Geochronological and geochemical constraints on Aolunhua porphyry Mo–Cu deposit, northeast China, and its tectonic significance

The Aolunhua porphyry Mo–Cu deposit is located in the northern margin of the North China Craton (NCC), and belongs to the northern part of the Xilamulun metallogenic belt. More than 90% of the mineralization occurs within the Aolunhua monzogranite-porphyry; a small part is hosted within quartz veins that crosscut Late Permian strata. The syenogranite, occurring as dikes and cutting through the Aolunhua monzogranite-porphyry, is radially distributed in the mining district. Zircon U–Pb ages show that the Aolunhua monzogranite-porphyry and the post-ore syenogranite have concordant 206Pb/238U ages of 138.7 ± 1.2 Ma and 131.4 ± 2.8 Ma, respectively. Based on analyses of major, trace elements and Hf-isotopes, the Aolunhua porphyry is characterized by high Sr low Y with high La/Yb and Sr/Y ratios typical of adakitic granites, whereas the post-ore syenogranite has lower Sr and higher Y values, showing apparently negative Eu anomalies (δEu = 0.26 to 0.31). The Hf isotopic composition of the Aolunhua porphyry [εHf(t) = + 3.6 to + 9.2] and the post-ore syenogranite [εHf(t) = + 3.6 to + 8.7] indicates that both juvenile crustal sources and depleted mantle contributed to their origin.

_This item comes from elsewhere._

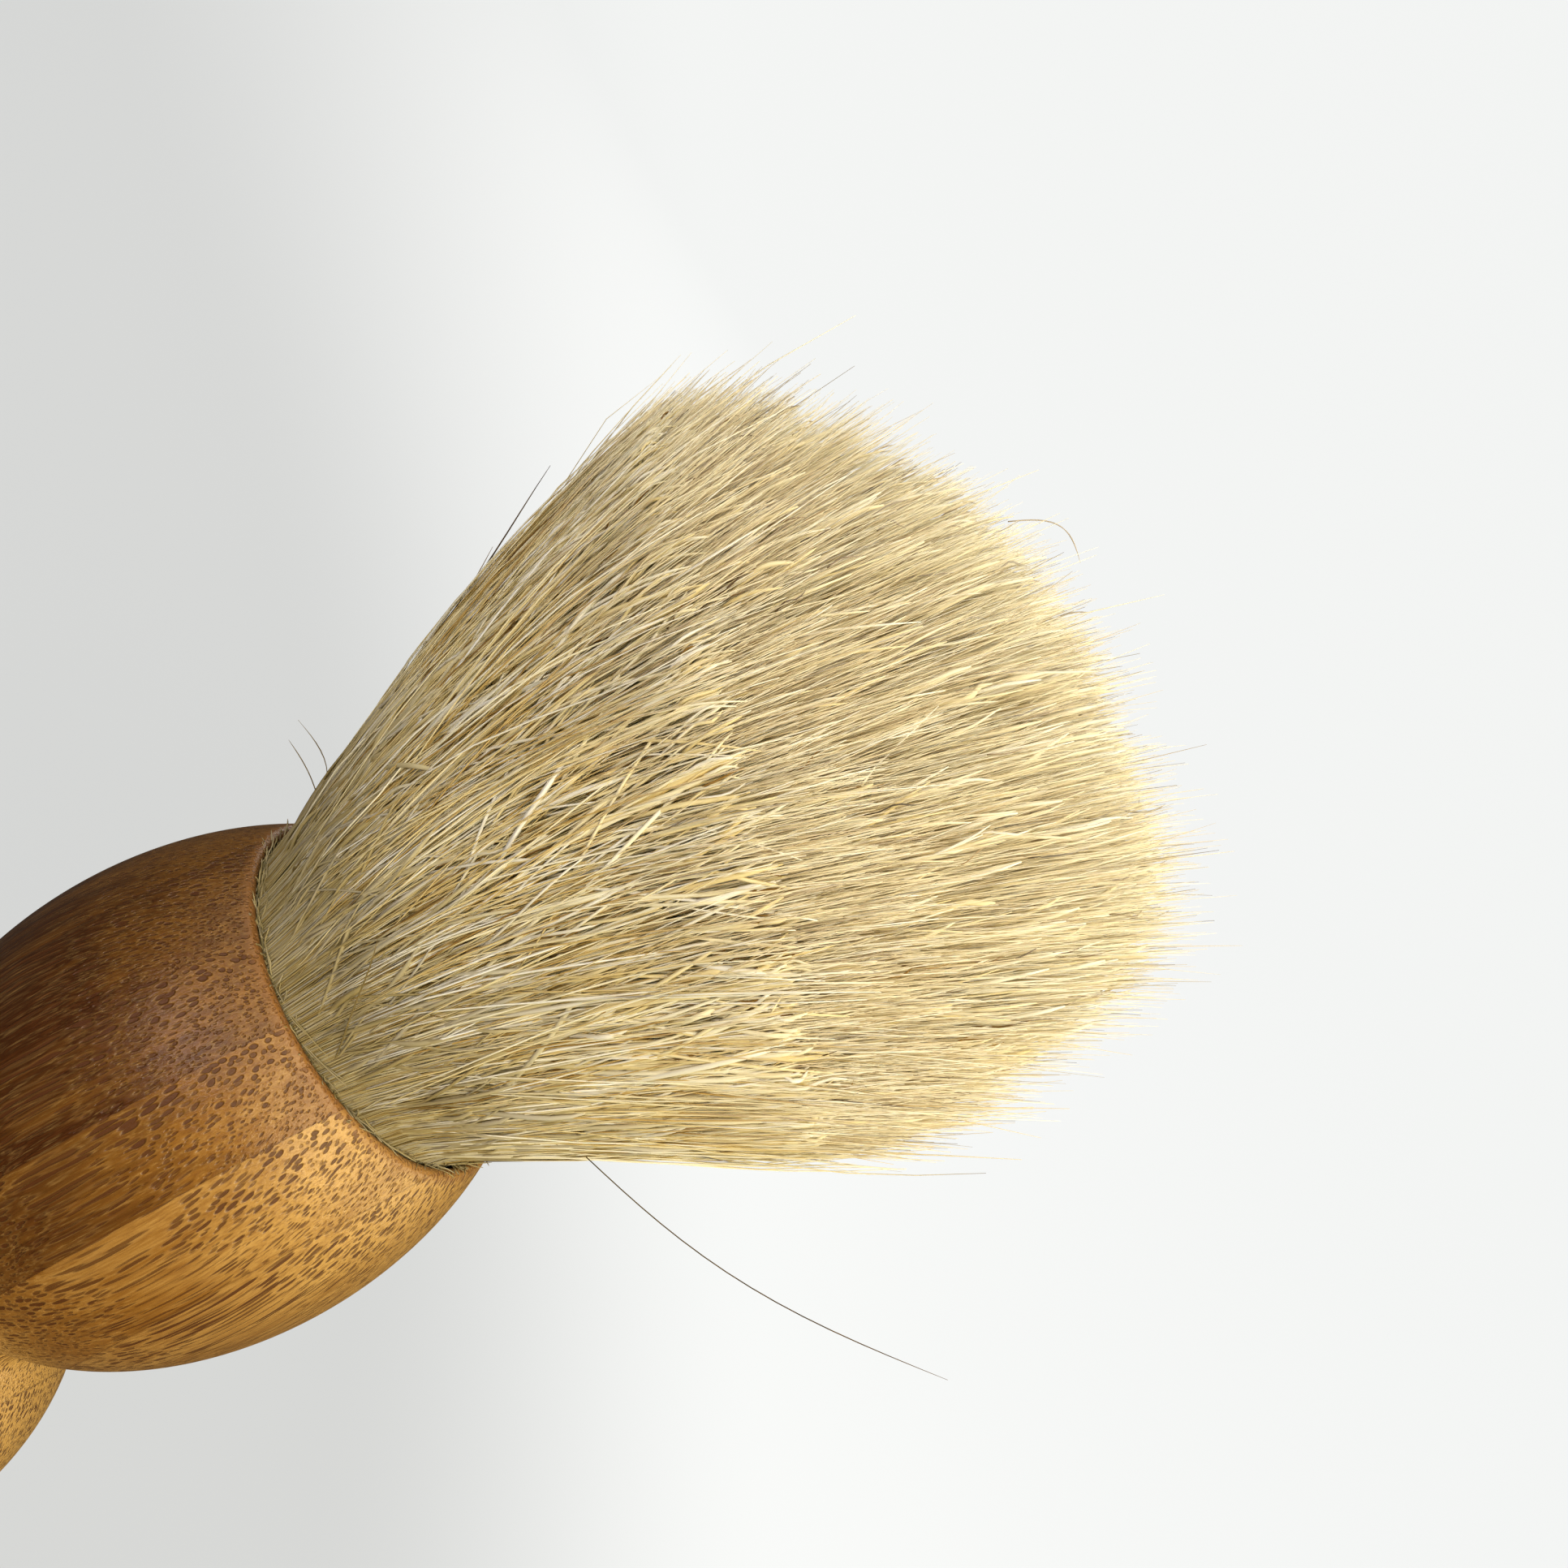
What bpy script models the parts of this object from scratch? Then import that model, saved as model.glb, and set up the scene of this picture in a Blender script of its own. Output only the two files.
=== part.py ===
"""Neck duster brush: a turned handle of laminated bamboo, with a knot of natural hair glued in its head.

Metres, +Z up. The brush stands on its flat foot at Z = 0 and its axis is the Z axis. The glue lines
between the bamboo strips are planes across X.
"""

import math

import bmesh
import bpy

# Handle, turned on the Z axis
HANDLE_HEIGHT = 0.080
HEAD_RADIUS = 0.0196
HEAD_HALF_HEIGHT = 0.0278
HEAD_CENTRE_Z = 0.0625
WAIST_TOP_Z = 0.0415
WAIST_BOTTOM_Z = 0.0365
BODY_RADIUS = 0.0205
BODY_CENTRE_Z = 0.020
BODY_UPPER_HALF_HEIGHT = 0.0217
BODY_LOWER_HALF_HEIGHT = 0.032
FOOT_EDGE_RADIUS = 0.0018

# Socket in the head, and its rounded lip
LIP_RADIUS = 0.0005
SOCKET_DEPTH = 0.018

# Bamboo strips: six layers, each as thick as the pitch less the glue line
STRIP_COUNT = 6
STRIP_PITCH = 0.007
GLUE_LINE = 0.0003
WAIST_SPLIT_Z = (WAIST_TOP_Z + WAIST_BOTTOM_Z) / 2
CUTTER_MARGIN = 0.002

# Knot, from the socket's floor upwards
CLEARANCE = 0.0003
ADHESIVE_RADIUS = 0.0138
ADHESIVE_THICKNESS = 0.0008
PLUG_RADIUS = 0.0136
PLUG_THICKNESS = 0.005
ROOT_RADIUS = 0.0136
ROOT_CHAMFER = 0.0004

# Thread wound round the hair roots
THREAD_DIAMETER = 0.0008
THREAD_TURNS = 4
THREAD_BASE_ABOVE_ROOTS = 0.0018
THREAD_HALF_ARC = 0.42 * math.pi
GROOVE_RADIUS = 0.0125

# Hair above the rim: its radius grows with height, then a dome of tips closes it
TUFT_RIM_RADIUS = 0.0139
TUFT_FLARE = 0.47
TUFT_FLARE_DROP = 1.5
TUFT_SHOULDER = 0.036
TUFT_HEIGHT = 0.062
DOME_POWER = 2.8

HANDLE_SEGMENTS = 48
TUFT_SEGMENTS = 40
INNER_SEGMENTS = 24

TOP_OF_SOCKET_FLOOR = HANDLE_HEIGHT - SOCKET_DEPTH
ADHESIVE_Z = TOP_OF_SOCKET_FLOOR + CLEARANCE
PLUG_Z = ADHESIVE_Z + ADHESIVE_THICKNESS + CLEARANCE
ROOTS_Z = PLUG_Z + PLUG_THICKNESS + CLEARANCE
THREAD_Z = ROOTS_Z + THREAD_BASE_ABOVE_ROOTS
THREAD_TOP_Z = THREAD_Z + THREAD_TURNS * THREAD_DIAMETER


def clear_scene():
    for obj in list(bpy.data.objects):
        bpy.data.objects.remove(obj, do_unlink=True)


def material(name, colour, roughness):
    made = bpy.data.materials.new(name)
    made.use_nodes = True
    shader = made.node_tree.nodes["Principled BSDF"]
    shader.inputs["Base Color"].default_value = (*colour, 1.0)
    shader.inputs["Roughness"].default_value = roughness
    shader.inputs["Metallic"].default_value = 0.0
    made.diffuse_color = (*colour, 1.0)
    return made


def place(name, mesh, colour, roughness):
    """Puts a mesh in the scene as a named piece with a material of its own."""
    obj = bpy.data.objects.new(name, mesh)
    bpy.context.scene.collection.objects.link(obj)
    mesh.materials.clear()
    mesh.materials.append(material(name, colour, roughness))
    return obj


def turned_mesh(name, outline, segments, ring=False):
    """Turns an outline of (radius, z) points into a closed mesh.

    The first and last points lie on the axis, or join up away from it if the piece is a ring.
    """
    bm = bmesh.new()
    points = [bm.verts.new((radius, 0.0, z)) for radius, z in outline]
    ends = points[1:] + points[:1] if ring else points[1:]
    edges = [bm.edges.new(pair) for pair in zip(points, ends)]
    bmesh.ops.spin(
        bm,
        geom=points + edges,
        cent=(0.0, 0.0, 0.0),
        axis=(0.0, 0.0, 1.0),
        angle=math.tau,
        steps=segments,
        use_merge=True,
    )
    return finished_mesh(bm, name)


def finished_mesh(bm, name):
    bmesh.ops.remove_doubles(bm, verts=bm.verts[:], dist=1e-6)
    bmesh.ops.recalc_face_normals(bm, faces=bm.faces[:])
    mesh = bpy.data.meshes.new(name)
    bm.to_mesh(mesh)
    bm.free()
    mesh.shade_smooth()
    mesh.set_sharp_from_angle(angle=math.radians(40))
    return mesh


def ellipse_radius(z, centre_z, radius, half_height):
    return radius * math.sqrt(1.0 - ((z - centre_z) / half_height) ** 2)


def ellipse_slope(z, centre_z, radius, half_height):
    """Change of the ellipse's radius with z."""
    flatness = (radius / half_height) ** 2
    return -flatness * (z - centre_z) / ellipse_radius(z, centre_z, radius, half_height)


def head_radius(z):
    return ellipse_radius(z, HEAD_CENTRE_Z, HEAD_RADIUS, HEAD_HALF_HEIGHT)


def body_radius(z):
    half_height = BODY_UPPER_HALF_HEIGHT if z > BODY_CENTRE_Z else BODY_LOWER_HALF_HEIGHT
    return ellipse_radius(z, BODY_CENTRE_Z, BODY_RADIUS, half_height)


def spaced(first, last, count):
    return [first + (last - first) * i / (count - 1) for i in range(count)]


def waist_curve():
    """Quadratic curve that joins the body to the head, tangent to both."""
    low = (body_radius(WAIST_BOTTOM_Z), WAIST_BOTTOM_Z)
    high = (head_radius(WAIST_TOP_Z), WAIST_TOP_Z)
    low_slope = ellipse_slope(WAIST_BOTTOM_Z, BODY_CENTRE_Z, BODY_RADIUS, BODY_UPPER_HALF_HEIGHT)
    high_slope = ellipse_slope(WAIST_TOP_Z, HEAD_CENTRE_Z, HEAD_RADIUS, HEAD_HALF_HEIGHT)
    meet_z = (high[0] - low[0] + low_slope * low[1] - high_slope * high[1]) / (low_slope - high_slope)
    meet = (low[0] + low_slope * (meet_z - low[1]), meet_z)
    points = []
    for t in spaced(0.0, 1.0, 7)[1:-1]:
        weights = ((1 - t) ** 2, 2 * t * (1 - t), t * t)
        points.append(
            tuple(sum(w * p[axis] for w, p in zip(weights, (low, meet, high))) for axis in (0, 1))
        )
    return points


def lip():
    """The rounded lip: the head's last z, then an arc over the top, ending on the socket's wall."""
    centre_z = HANDLE_HEIGHT - LIP_RADIUS
    start = math.atan(-ellipse_slope(centre_z, HEAD_CENTRE_Z, HEAD_RADIUS, HEAD_HALF_HEIGHT))
    head_top_z = centre_z + LIP_RADIUS * math.sin(start)
    centre_r = head_radius(head_top_z) - LIP_RADIUS * math.cos(start)
    arc = [
        (centre_r + LIP_RADIUS * math.cos(a), centre_z + LIP_RADIUS * math.sin(a))
        for a in spaced(start, math.pi, 6)[1:]
    ]
    return head_top_z, arc


def foot_edge():
    """Rounded edge between the flat foot and the body's side, going up."""
    side = body_radius(FOOT_EDGE_RADIUS)
    centre_r = side - FOOT_EDGE_RADIUS
    return [
        (centre_r + FOOT_EDGE_RADIUS * math.sin(a), FOOT_EDGE_RADIUS * (1 - math.cos(a)))
        for a in spaced(0.0, math.pi / 2, 5)
    ]


def handle_outline():
    """Outer side of the handle from the foot up, over the lip and down into the socket."""
    head_top_z, lip_arc = lip()
    outline = [(0.0, 0.0)]
    outline += foot_edge()
    outline += [(body_radius(z), z) for z in spaced(FOOT_EDGE_RADIUS, WAIST_BOTTOM_Z, 10)[1:]]
    outline += waist_curve()
    outline += [(head_radius(z), z) for z in spaced(WAIST_TOP_Z, head_top_z, 15)]
    outline += lip_arc
    outline += [(lip_arc[-1][0], TOP_OF_SOCKET_FLOOR), (0.0, TOP_OF_SOCKET_FLOOR)]
    return outline


def slab_cutter(name, x_low, x_high, z_low, z_high):
    """A block that keeps one strip's share of the turned handle."""
    half_width = BODY_RADIUS + CUTTER_MARGIN
    bm = bmesh.new()
    bmesh.ops.create_cube(bm, size=1.0)
    bmesh.ops.scale(bm, vec=(x_high - x_low, 2 * half_width, z_high - z_low), verts=bm.verts)
    middle = ((x_low + x_high) / 2, 0.0, (z_low + z_high) / 2)
    bmesh.ops.translate(bm, vec=middle, verts=bm.verts)
    cutter = bpy.data.objects.new(name, finished_mesh(bm, name))
    bpy.context.scene.collection.objects.link(cutter)
    cutter.hide_render = True
    cutter.display_type = "WIRE"
    return cutter


def bamboo_strip(name, blank, layer, z_low, z_high):
    """One strip of the laminated handle, cut from the turned blank."""
    low = (layer - STRIP_COUNT / 2) * STRIP_PITCH
    tone = 0.92 + 0.05 * (layer % 3)
    strip = place(name, blank.copy(), (0.56 * tone, 0.33 * tone, 0.13 * tone), 0.42)
    keep = strip.modifiers.new("keep_layer", "BOOLEAN")
    keep.operation = "INTERSECT"
    keep.solver = "EXACT"
    keep.object = slab_cutter(
        f"cutter_{name}", low + GLUE_LINE / 2, low + STRIP_PITCH - GLUE_LINE / 2, z_low, z_high
    )
    return strip


def bamboo_strips():
    """Four strips run the whole height. The waist parts each outer strip in two."""
    blank = turned_mesh("turned_blank", handle_outline(), HANDLE_SEGMENTS)
    below = -CUTTER_MARGIN
    above = HANDLE_HEIGHT + CUTTER_MARGIN
    for layer in range(STRIP_COUNT):
        name = f"bamboo_strip_{layer + 1}"
        if layer in (0, STRIP_COUNT - 1):
            bamboo_strip(f"{name}_head", blank, layer, WAIST_SPLIT_Z, above)
            bamboo_strip(f"{name}_foot", blank, layer, below, WAIST_SPLIT_Z)
        else:
            bamboo_strip(name, blank, layer, below, above)
    bpy.data.meshes.remove(blank)


def socket_adhesive():
    """The bed of adhesive on the socket's floor."""
    top = ADHESIVE_Z + ADHESIVE_THICKNESS
    outline = [(0.0, ADHESIVE_Z), (ADHESIVE_RADIUS, ADHESIVE_Z), (ADHESIVE_RADIUS, top), (0.0, top)]
    mesh = turned_mesh("socket_adhesive", outline, INNER_SEGMENTS)
    return place("socket_adhesive", mesh, (0.62, 0.52, 0.30), 0.35)


def knot_resin_plug():
    """The resin disc that binds the roots of the hair."""
    chamfer = ROOT_CHAMFER
    top = PLUG_Z + PLUG_THICKNESS
    outline = [
        (0.0, PLUG_Z),
        (PLUG_RADIUS - chamfer, PLUG_Z),
        (PLUG_RADIUS, PLUG_Z + chamfer),
        (PLUG_RADIUS, top - chamfer),
        (PLUG_RADIUS - chamfer, top),
        (0.0, top),
    ]
    mesh = turned_mesh("knot_resin_plug", outline, INNER_SEGMENTS)
    return place("knot_resin_plug", mesh, (0.45, 0.30, 0.12), 0.30)


def root_binding_thread():
    """Turns of thread round the roots, drawn tight, so that they form one ribbed ring."""
    radius = THREAD_DIAMETER / 2
    inner = GROOVE_RADIUS + CLEARANCE
    outline = []
    for turn in range(THREAD_TURNS):
        centre_z = THREAD_Z + radius + turn * THREAD_DIAMETER
        for a in spaced(-THREAD_HALF_ARC, THREAD_HALF_ARC, 5):
            outline.append((inner + radius + radius * math.cos(a), centre_z + radius * math.sin(a)))
    outline.append((inner, outline[-1][1]))
    outline.append((inner, outline[0][1]))
    mesh = turned_mesh("root_binding_thread", outline, INNER_SEGMENTS, ring=True)
    return place("root_binding_thread", mesh, (0.72, 0.66, 0.52), 0.85)


def tuft_radius(above_rim):
    return TUFT_RIM_RADIUS + TUFT_FLARE * above_rim - TUFT_FLARE_DROP * above_rim**2


def hair_tuft():
    """The whole bundle of hair: packed roots in the socket, and the flared, domed tuft above it."""
    groove_low = THREAD_Z - CLEARANCE
    groove_high = THREAD_TOP_Z + CLEARANCE
    outline = [
        (0.0, ROOTS_Z),
        (ROOT_RADIUS - ROOT_CHAMFER, ROOTS_Z),
        (ROOT_RADIUS, ROOTS_Z + ROOT_CHAMFER),
        (ROOT_RADIUS, groove_low),
        (GROOVE_RADIUS, groove_low),
        (GROOVE_RADIUS, groove_high),
        (ROOT_RADIUS, groove_high),
    ]
    for above_rim in spaced(0.0, TUFT_SHOULDER, 9):
        outline.append((tuft_radius(above_rim), HANDLE_HEIGHT + above_rim))
    shoulder_radius = tuft_radius(TUFT_SHOULDER)
    dome_height = TUFT_HEIGHT - TUFT_SHOULDER
    for share in (0.985, 0.96, 0.92, 0.86, 0.78, 0.68, 0.56, 0.42, 0.28, 0.14, 0.0):
        rise = dome_height * (1.0 - share**DOME_POWER)
        outline.append((shoulder_radius * share, HANDLE_HEIGHT + TUFT_SHOULDER + rise))
    mesh = turned_mesh("hair_tuft", outline, TUFT_SEGMENTS)
    return place("hair_tuft", mesh, (0.71, 0.62, 0.44), 0.75)


def build():
    clear_scene()
    bamboo_strips()
    socket_adhesive()
    knot_resin_plug()
    root_binding_thread()
    hair_tuft()


build()
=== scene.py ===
"""Looks of the neck duster brush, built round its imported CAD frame.

Metres, in the frame's own axes: the brush stands on Z = 0, +Z runs along its axis to the tips of
the hair, and the glue lines of the bamboo are planes across X.
"""

import math

import bmesh
import bpy
import numpy as np
from mathutils import Matrix, Vector


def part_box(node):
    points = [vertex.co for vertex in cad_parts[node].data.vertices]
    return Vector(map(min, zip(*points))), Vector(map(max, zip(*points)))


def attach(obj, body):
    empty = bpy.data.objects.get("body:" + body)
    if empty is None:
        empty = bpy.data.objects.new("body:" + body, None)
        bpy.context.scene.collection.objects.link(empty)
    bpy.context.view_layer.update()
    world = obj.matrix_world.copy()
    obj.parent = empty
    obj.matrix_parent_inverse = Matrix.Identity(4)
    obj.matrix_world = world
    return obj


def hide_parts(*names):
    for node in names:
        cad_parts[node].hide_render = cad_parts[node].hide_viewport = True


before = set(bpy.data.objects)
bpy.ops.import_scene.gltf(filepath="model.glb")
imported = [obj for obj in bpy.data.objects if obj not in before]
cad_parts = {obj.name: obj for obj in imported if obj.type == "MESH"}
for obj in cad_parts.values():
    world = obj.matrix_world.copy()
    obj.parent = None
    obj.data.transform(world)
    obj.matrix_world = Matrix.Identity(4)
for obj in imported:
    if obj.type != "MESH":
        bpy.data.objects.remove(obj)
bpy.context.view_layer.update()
rng = np.random.default_rng(20)

MM = 0.001
MERGE_DISTANCE = 1e-7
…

The regional geological setting together with the discrepancy of geochemistry between the Aolunhua porphyry and the post-ore syenogranite probably indicates that they formed in different tectonic regimes. The Aolunhua porphyry is derived from partial melting of the thickened crust due to underplating of the basaltic magma under the transformation tectonic regime, while the post-ore syenogranite comes from the crustal root melting during the lithospheric delamination stage under the lithosphere thinning regime of northeast China.